Preserve expertise, resources and focus in government on fragile and conflict-affected countries.
- The UK should reinforce and preserve specialist expertise within the FCDO on conflict, mediation, peacebuilding, health security and post-conflict recovery, so that the UK can maintain capacity in these areas. Ongoing restructuring at the FCDO risks further eroding specialist capacity and expertise that are essential for recognizing and addressing the drivers of instability in priority regions (and for understanding and articulating their relevance to UK national security).
- Managing relations with major powers, particularly the US, the EU and China, is understandably absorbing significant government attention, spread across the FCDO but also the Cabinet Office and No. 10. The government should preserve a focus in the FCDO on long-term engagement with the Global South and conflict-affected states. This would ensure the UK can consistently build relations with countries that will become more powerful in future. It would also enable the FCDO to sustain long-term understanding and networks in fragile settings, mitigate against the risk of neglect, and build on ambitions set since the DFID/FCO merger in terms of integrating foreign and development policy.
- A central government assessment is needed of the security impacts of global and UK aid cuts. Such an exercise could potentially be led by national security teams in the Cabinet Office, with input from the FCDO and other departments.

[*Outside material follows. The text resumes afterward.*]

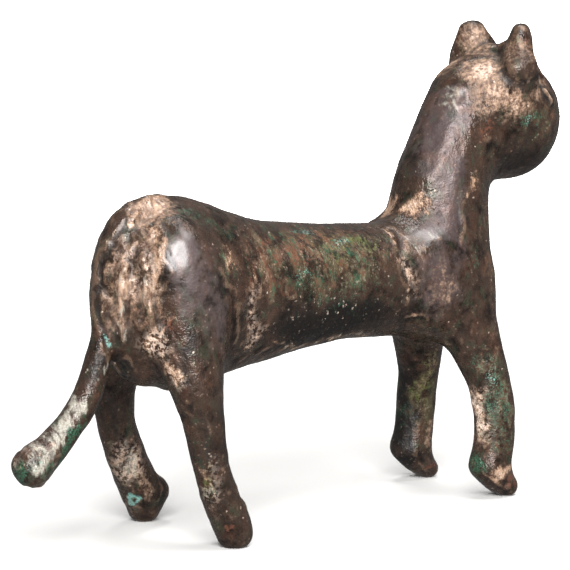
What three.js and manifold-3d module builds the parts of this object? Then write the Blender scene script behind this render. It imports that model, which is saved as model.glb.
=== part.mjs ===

Additional external research tracking and assessing the implications of the cuts as highlighted in this paper, including for illicit finance, conflict risks, global public goods and geopolitical relations, would also be welcome.
- The UK government should explore whether elements of its resilience-focused defence spending should be allocated to conflict prevention, peacebuilding and conflict stabilization programmes, where there are justifiable links to the national security purposes of that spending. As mentioned, work in this area could draw on mechanisms like the Integrated Security Fund.
Tell a clearer public story about how foreign aid supports UK interests and security. Ensure greater transparency and accountability in both aid and defence spending.
- The UK government should strengthen communication on how aid spending and multilateral cooperation contribute to global stability, including a focus on outcomes, alignment with national security objectives, and the balance between bilateral and multilateral spending. UK public opinion can be malleable on aid and development, but some recent polling indicates that the public is more supportive of aid when the linkages to national security and public health are clearly explained. Currently, public communications about foreign aid are undermined by the lack of clarity and focus in UK development spending, including the problem that a very high share of the aid budget is spent on housing asylum-seekers.
- Public communications should emphasize the alignment of aid spending with national defence and security objectives. Messaging should avoid presenting aid and defence/security as competing priorities.
- The government should subject rising defence budgets to effective and independent scrutiny. This will require clearer accountability to parliament, and could also involve drawing on the model set by the Independent Commission for Aid Impact to monitor spending and ensure funds are spent effectively.